I think there's much less consensus about this.  Again, most of this
happened in a hallway conversation.

> > Where does this land us on the discussion about documenting
> > file-system crash-recovery guarantees? Has that been deemed not
> > necessary?
> 
> Can't say for sure.
> Some filesystem maintainers hold on to the opinion that they do
> NOT wish to have a document describing existing behavior of specific
> filesystems, which is large parts of the document that your group posted.
> 
> They would rather that only the guaranties of the APIs are documented
> and those should already be documented in man pages anyway - if they
> are not, man pages could be improved.
> 
> I am not saying there is no room for a document that elaborates on those
> guaranties.

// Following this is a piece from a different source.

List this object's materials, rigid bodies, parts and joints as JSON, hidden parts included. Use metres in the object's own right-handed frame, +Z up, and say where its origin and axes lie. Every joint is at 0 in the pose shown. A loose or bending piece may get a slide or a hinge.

I personally think that could be useful and certainly think that
> your group's work for adding xfstest coverage for API guaranties is useful.

Again, here is my concern.  If we promise that ext4 will always obey
Dave Chinner's SOMC model, it would forever rule out Daejun Park and
Dongkun Shin's "iJournaling: Fine-grained journaling for improving the
latency of fsync system call"[1] published in Usenix ATC 2017.

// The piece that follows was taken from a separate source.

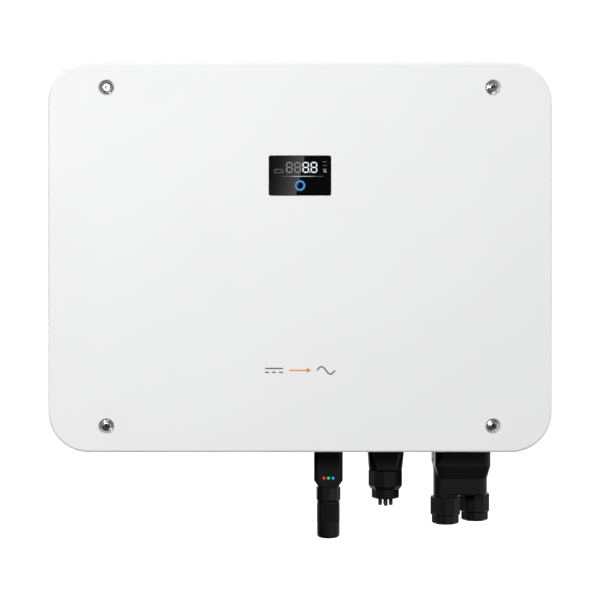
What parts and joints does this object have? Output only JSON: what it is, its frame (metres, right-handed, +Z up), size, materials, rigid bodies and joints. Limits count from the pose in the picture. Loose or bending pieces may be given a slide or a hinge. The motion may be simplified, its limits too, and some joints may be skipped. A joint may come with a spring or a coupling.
{
  "type": "string inverter",
  "caption": "Wall-hung string inverter: white cover with dark display, finned heatsink with fans behind, plug-in dongle, signal and mains connectors below.",
  "frame": {"origin": "centre of the wall bracket's four bolt holes, on the wall", "axes": "+X to the right seen from the front, +Y from the front into the wall, +Z up"},
  "size_m": [0.62, 0.2451, 0.5977],
  "materials": {
    "cover_paint": "satin white powder coat",
    "case_paint": "textured grey powder coat",
    "heatsink_metal": "raw extruded aluminium",
    "galvanised_sheet": "galvanised sheet steel",
    "stainless": "turned stainless steel",
    "black_shell": "fine textured black nylon",
    "black_grip": "black nylon, slightly glossy",
    "lens_black": "polished black window",
    "lit_white": "lit white figures",
    "dim_marks": "unlit grey marks",
    "lit_blue": "lit blue ring",
    "light_pipes": "coloured indicator lights",
    "gasket_rubber": "matt black rubber",
    "cap_rubber": "moulded rubber",
    "red_mark_shell": "red-brown nylon",
    "knob_plastic": "textured black nylon",
    "board_laminate": "green circuit board",
    "module_case": "moulded epoxy",
    "capacitor_sleeve": "dark blue sleeve",
    "coil_copper": "enamelled copper wire",
    "potted_case": "aluminium potting can",
    "relay_case": "blue relay case",
    "pillar_brass": "nickel-plated brass",
    "fan_plastic": "black fan plastic"
  },
  "bodies": {
    "bracket": {"wall_bracket": "galvanised_sheet"},
    "unit": {"housing": "case_paint", "hangers": "galvanised_sheet", "heatsink": "heatsink_metal", "heatsink_gasket": "gasket_rubber", "rear_screws": "stainless", "fan_tray": "galvanised_sheet", "fan_frames": "fan_plastic", "fan_guards": "stainless", "fan_screws": "stainless", "dc_switch_body": "module_case", "dc_switch_flange": "black_shell", "pv_sockets_positive": "red_mark_shell", "pv_sockets_negative": "black_shell", "battery_sockets": "black_shell", "socket_nuts": "black_grip", "dust_caps": "cap_rubber", "vent_valve": "black_shell", "dongle_port": "black_shell", "com_port": "black_shell", "ac_port": "black_shell", "earth_screw": "stainless", "power_modules": "module_case", "power_board": "board_laminate", "control_board": "board_laminate", "display_board": "board_laminate", "board_pillars": "pillar_brass", "board_screws": "stainless", "link_capacitors": "capacitor_sleeve", "boost_inductors": "potted_case", "filter_inductors": "coil_copper", "interference_chokes": "coil_copper", "output_relays": "relay_case"},
    "cover": {"front_cover": "cover_paint", "cover_gasket": "gasket_rubber", "cover_washers": "stainless", "cover_screws": "stainless", "display_lens": "lens_black", "display_digits": "lit_white", "display_icons": "dim_marks", "status_ring": "lit_blue", "lens_gasket": "gasket_rubber"},
    "fan_left": {"fan_rotor_left": "fan_plastic"},
    "fan_right": {"fan_rotor_right": "fan_plastic"},
    "switch_knob": {"dc_switch_knob": "knob_plastic"},
    "dongle": {"dongle_body": "black_shell", "dongle_lights": "light_pipes", "dongle_collar": "black_grip"},
    "dongle_grip": {"dongle_cap": "black_grip"},
    "com_connector": {"com_plug": "black_shell", "com_seal": "cap_rubber", "com_sealing_plugs": "cap_rubber"},
    "com_latch_l": {"com_latch_left": "black_grip"},
    "com_latch_r": {"com_latch_right": "black_grip"},
    "com_union": {"com_nut": "black_grip"},
    "ac_connector": {"ac_plug": "black_shell", "ac_seals": "cap_rubber"},
    "ac_latch": {"ac_lock": "black_grip"},
    "ac_union_front": {"ac_nut_front": "black_grip"},
    "ac_union_rear": {"ac_nut_rear": "black_grip"}
  },
  "joints": [
    {"name": "unit_lift", "type": "slide", "parent": "bracket", "child": "unit", "axis": [0, 0, 1], "range_m": [0, 0.025]},
    {"name": "cover_off", "type": "slide", "parent": "unit", "child": "cover", "axis": [0, -1, 0], "range_m": [0, 0.16]},
    {"name": "fan_left_spin", "type": "hinge", "parent": "unit", "child": "fan_left", "pos_m": [-0.095, -0.0475, -0.19], "axis": [0, 0, 1], "continuous": true},
    {"name": "fan_right_spin", "type": "hinge", "parent": "unit", "child": "fan_right", "pos_m": [0.095, -0.0475, -0.19], "axis": [0, 0, 1], "continuous": true},
    {"name": "dc_switch_turn", "type": "hinge", "parent": "unit", "child": "switch_knob", "pos_m": [-0.228, -0.165, -0.3], "axis": [0, 0, -1], "range_deg": [0, 90]},
    {"name": "dongle_unplug", "type": "slide", "parent": "unit", "child": "dongle", "axis": [0, 0, -1], "range_m": [0, 0.025]},
    {"name": "dongle_cap_turn", "type": "hinge", "parent": "dongle", "child": "dongle_grip", "pos_m": [0.0362, -0.17, -0.4], "axis": [0, 0, -1], "range_deg": [0, 360]},
    {"name": "com_unplug", "type": "slide", "parent": "unit", "child": "com_connector", "axis": [0, 0, -1], "range_m": [0, 0.025]},
    {"name": "com_latch_left_press", "type": "slide", "parent": "com_connector", "child": "com_latch_l", "axis": [1, 0, 0], "range_m": [0, 0.0015], "stiffness_N_per_m": 800},
    {"name": "com_latch_right_press", "type": "slide", "parent": "com_connector", "child": "com_latch_r", "axis": [-1, 0, 0], "range_m": [0, 0.0015], "stiffness_N_per_m": 800},
    {"name": "com_nut_turn", "type": "hinge", "parent": "com_connector", "child": "com_union", "pos_m": [0.1095, -0.165, -0.355], "axis": [0, 0, -1], "range_deg": [0, 360]},
    {"name": "ac_unplug", "type": "slide", "parent": "unit", "child": "ac_connector", "axis": [0, 0, -1], "range_m": [0, 0.025]},
    {"name": "ac_lock_slide", "type": "slide", "parent": "ac_connector", "child": "ac_latch", "axis": [0, 0, -1], "range_m": [0, 0.005]},
    {"name": "ac_nut_front_turn", "type": "hinge", "parent": "ac_connector", "child": "ac_union_front", "pos_m": [0.1855, -0.173, -0.39], "axis": [0, 0, -1], "range_deg": [0, 360]},
    {"name": "ac_nut_rear_turn", "type": "hinge", "parent": "ac_connector", "child": "ac_union_rear", "pos_m": [0.2257, -0.147, -0.39], "axis": [0, 0, -1], "range_deg": [0, 360]}
  ]
}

[1] https://www.usenix.org/system/files/conference/atc17/atc17-park.pdf

That's because this provides a fast fsync() using an incremental
journal.  This fast fsync would cause the metadata associated with the
inode being fsync'ed to be persisted after the crash --- ahead of
metadata changes to other, potentially completely unrelated files,
which would *not* be persisted after the crash.  Fine grained
journalling would provide all of the guarantee all of the POSIX, and
for applications that only care about the single file being fsync'ed
-- they would be happy.  BUT, it violates the proposed crash
consistency guarantees.

So if the crash consistency guarantees forbids future innovations
where applications might *want* a fast fsync() that doesn't drag
unrelated inodes into the persistence guarantees, is that really what
we want?  Do we want to forever rule out various academic
investigations such as Park and Shin's because "it violates the crash
consistency recovery model"?  Especially if some applications don't
*need* the crash consistency model?

						- Ted

P.S.  I feel especially strong about this because I'm working with an
engineer currently trying to implement a simplified version of Park
and Shin's proposal...  So this is not a hypothetical concern of mine.
I'd much rather not invalidate all of this engineer's work to date,
especially since there is a published paper demonstrating that for
some workloads (such as sqlite), this approach can be a big win.

P.P.S.  One of the other discussions that did happen during the main
LSF/MM File system session, and for which there was general agreement
across a number of major file system maintainers, was a fsync2()
system call which would take a list of file descriptors (and flags)
that should be fsync'ed.  The semantics would be that when the
fsync2() successfully returns, all of the guarantees of fsync() or
fdatasync() requested by the list of file descriptors and flags would
be satisfied.  This would allow file systems to more optimally fsync a
batch of files, for example by implementing data integrity writebacks
for all of the files, followed by a single journal commit to guarantee
persistence for all of the metadata changes.